The Alliance starts from the observation that the old employment contract is dead. Companies no longer offer lifetime employment. Employees no longer expect to stay at one company for their career. But neither side has replaced the old deal with something honest. Instead, companies talk about “family” while laying people off, and employees talk about “loyalty” while updating their LinkedIn profiles.

Hoffman proposes replacing this fiction with an explicit alliance. When someone joins a company, both sides agree on a “tour of duty,” a defined period (typically two to four years) with specific objectives. During the tour, the company invests in the employee’s development, and the employee delivers agreed-upon results. At the end of the tour, both sides have an honest conversation about whether to start another tour, and if not, they part on good terms and maintain the relationship as part of each other’s professional network.

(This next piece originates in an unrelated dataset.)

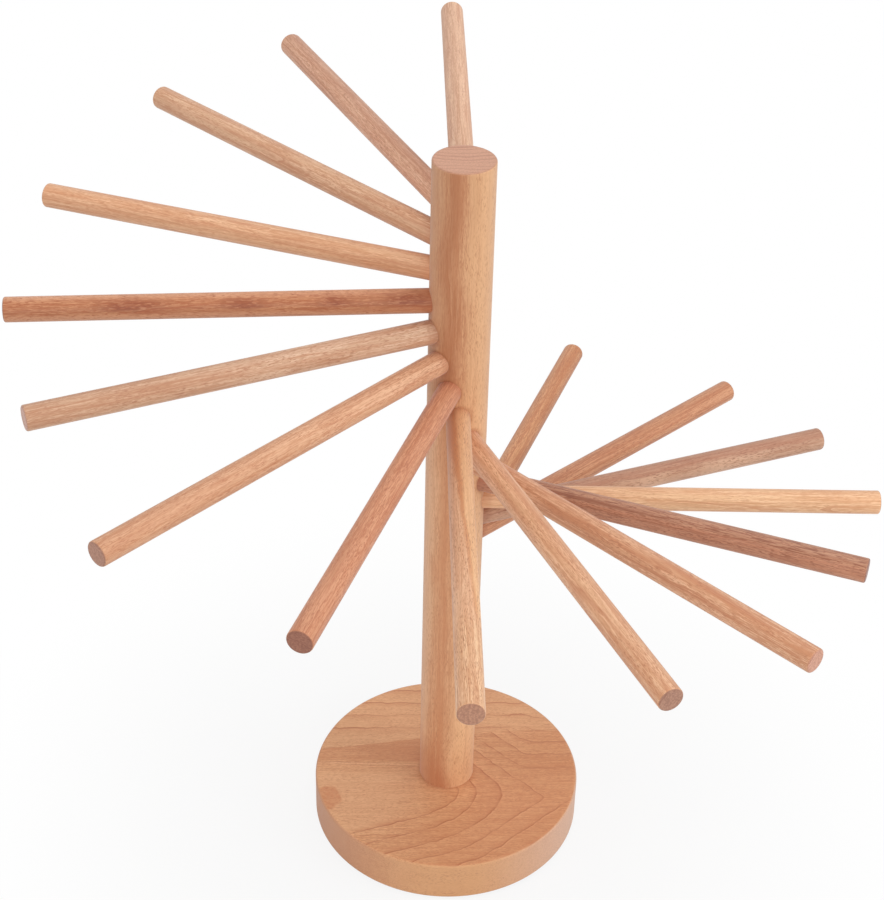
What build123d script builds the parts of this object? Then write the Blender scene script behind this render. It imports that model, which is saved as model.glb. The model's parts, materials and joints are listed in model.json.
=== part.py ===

The book identifies three types of tours: Rotational (entry-level, structured, general development), Transformational (a specific mission that will change both the employee and the company), and Foundational (for people whose identity is deeply tied to the company’s mission, often founders and senior leaders).

Hoffman also covers the value of alumni networks. Companies that maintain positive relationships with former employees gain a recruiting pipeline, industry intelligence, and potential customers or partners. The book uses LinkedIn’s own alumni network as a case study.

For founders, the framework is useful because it makes hiring conversations more honest. Instead of promising something vague (“we value our people”), you can define what success looks like for a specific tour and what the employee can expect in return. This clarity reduces turnover surprises and helps both sides make better decisions.

Reed Hastings has endorsed the approach. At about 210 pages, the book is concise. The writing is clear and practical, with templates and conversation guides that can be used immediately. The main limitation is that the framework assumes a level of organizational maturity that very early-stage startups may not have.